The audience for Next New Networks’ content is growing and views for its dozen or so Web shows jumped from 25 million in January to 33 million in February.
The company’s first ad sales chief started last week, and Next New Networks will use some of its venture money to hire an ad sales staff. The company has previously inked deals with Lionsgate and Sony and others and expects to announce new ad partners in the coming weeks, Mr. Shey said.

7 Comments

  1. Content will always be king. As long as users are engaged in the content, then there are opportunities to monetize that content. I think NextNewNetworks is a great model for providing targeted content to appeal to niche areas of interest. The way to monetize is to develop content with the intention of product placement sponsorship opportunities. Now the advertising becomes part of the content. This can be done subtly or more overtly. Interactive video is already here and Overlay.TV provides companies like NNN the ability to develop new revenue and reach streams by allowing overlays to be created that are contextually relevant to the video content. Product placement overlays can now be clickable to the point of transaction (purchase or brand traffic).

  2. request of both FYI and NNN (and Hessie Jones), PLEASE DO NOT just duplicate the traditional tv ad model online, and “interactive” pre-rolls or overlay ads don’t count as different. Relevancy is important, but adding value is critical. Otherwise it is just going to create more noise.
    Take a minute to search “banner blindness” to see where we could all end up if we don’t change the model.

  3. the question i have is what would be the reason i would partner with FYI or NNN as an advertiser instead of NBC.com, CBS.com, Fox.com, ABC.com, Hulu.com, Heavy.com, YouTube.com…? and that is just touching the surface.
    Is it because of their niche audiences? Is it bc their willingness to create more flexible ad programs? Is it bc they are cheaper? What’s their point of differentiation? That’s question they should be answering for advertisers.
    Also, question for Daisy, how are you defining the category of “new-media producers”? I think there is a strong argument that all media (or entertaining video content in this case) is ‘new’. I struggle to find anyone (big or small) that is creating video content that only exists on TV. Everyone is placing forms of their content online, in VOD or on mobile. Even the subscription based cable networks are doing it (Showtime just released the season premiere episode of The Tudors on YouTube for free).
    I’m wondering how long these “new media producers” will last before they are eaten up by the bigger players with bigger pockets with bigger distribution models and bigger writing staffs. They can, and will, eventually go niche just like the little guys. They’ve done it once before, it’s called Spike TV, TLC, Oxygen Network, and so on.
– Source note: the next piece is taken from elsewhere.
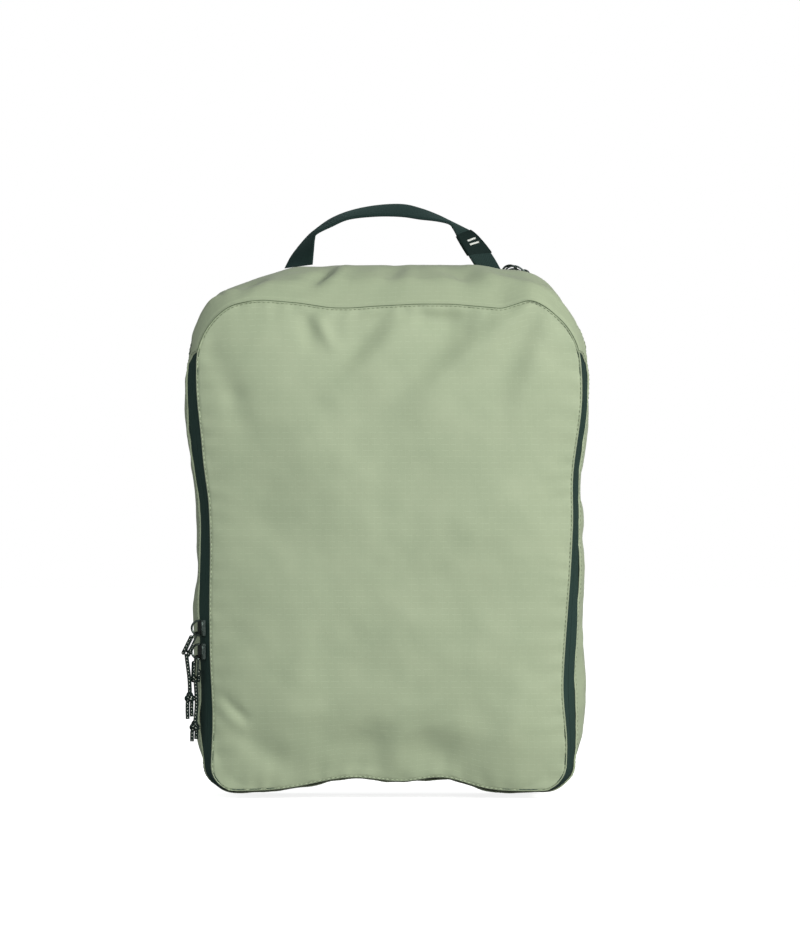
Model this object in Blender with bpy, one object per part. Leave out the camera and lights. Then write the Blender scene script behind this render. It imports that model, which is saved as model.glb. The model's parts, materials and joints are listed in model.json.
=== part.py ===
"""Packing cube: a soft two-sided travel pouch with a carry handle and two zips.

Metres, +Z up. The front faces -Y and +X is to the right. The origin is on the surface that
the cube stands on, under the middle of the body, and the middle seam lies in the plane y = 0.
"""

from collections import namedtuple
from math import cos, pi, radians, sin, sqrt

import bmesh
import bpy
from mathutils import Vector

MM = 0.001

# Overall form: outlines of the front seam, the two gusset edges, the middle seam and the rear seam.
Outline = namedtuple("Outline", "y half flare low top low_radius top_radius")
SEAM_Y = 48 * MM                # depth of the panel seams from the middle seam
GUSSET_Y = 34 * MM              # depth of the gusset edges that hold the zip tapes
FRONT_SEAM = Outline(-SEAM_Y, 120.8 * MM, 9.2 * MM, 2.0 * MM, 333 * MM, 18 * MM, 33 * MM)
FRONT_EDGE = Outline(-GUSSET_Y, 126.8 * MM, 9.2 * MM, 0.0, 350 * MM, 20 * MM, 45 * MM)
MIDDLE = Outline(0.0, 130.5 * MM, 6.5 * MM, 0.0, 361 * MM, 22 * MM, 58 * MM)
REAR_EDGE = Outline(GUSSET_Y, 126.8 * MM, 9.2 * MM, 0.0, 357 * MM, 20 * MM, 56 * MM)
REAR_SEAM = Outline(SEAM_Y, 120.8 * MM, 9.2 * MM, 2.0 * MM, 351 * MM, 18 * MM, 50 * MM)
FLARE_START = 195 * MM          # the body widens by its flare between these two heights
FLARE_END = 285 * MM
CROWN = 13 * MM                 # how far the stuffed panels stand out of their seams

# Fabric, seams and running gaps.
FABRIC = 1.0 * MM
TAPE = 0.8 * MM
BINDING = 0.6 * MM
GAP = 0.3 * MM
SEAM_CLEARANCE = 1.1 * MM       # from the panel seam to the tape or gusset sewn to it
FOLD_Z = 300 * MM               # height at which the front flap folds

# Zips. Depth is measured from the coil line towards the body, lift outwards from the tape.
COIL_Y = 41 * MM                # depth of the coil line from the middle seam
TAPE_SLOPE = 6.0 / 14.0         # outward rise of the tape for each unit of depth
HALF_OPENING = 0.6 * MM         # from the coil line to each tape's inner edge
COIL_WIDTH = 1.8 * MM
COIL_TOP = -1.1 * MM
COIL_FLOOR = -2.5 * MM
BINDING_DEPTH = (3.0 * MM, 5.6 * MM)

# Sliders and pulls.
SLIDER_LENGTH = 10.5 * MM
UPPER_SLIDER_Z = 114 * MM
LOWER_SLIDER_Z = 98 * MM
REAR_SLIDER_ANGLE = radians(5.0)
PLATE_LIFT = (1.7 * MM, 2.9 * MM)
BAIL_HEIGHT = 5.2 * MM
BAIL_HALF_LENGTH = 5.1 * MM
BAIL_WIRE = 0.75 * MM
PULL_WIRE = 0.65 * MM
PULL_LENGTH = 15.0 * MM
PULL_HALF_WIDTH = 2.75 * MM
PIVOT_SHIFT = -2.8 * MM         # the pull hangs in the lower end of the bail
PIVOT_LIFT = 4.6 * MM
CORD = 1.05 * MM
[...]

  4. In response to m. What Overlay.TV has created is not duplicating what already exists online. Relevancy is important and so is value. What Overlay.TV has enabled is user generated capability to add that value on top of the video content via links to more information whether that be point of purchase or just information sites. The user can also turn off the overlays or watch the video in its original form. The integration of Overlay.tv and video content puts more control in the user’s hands. What we have built mitigates user annoyance and increases performance for advertisers.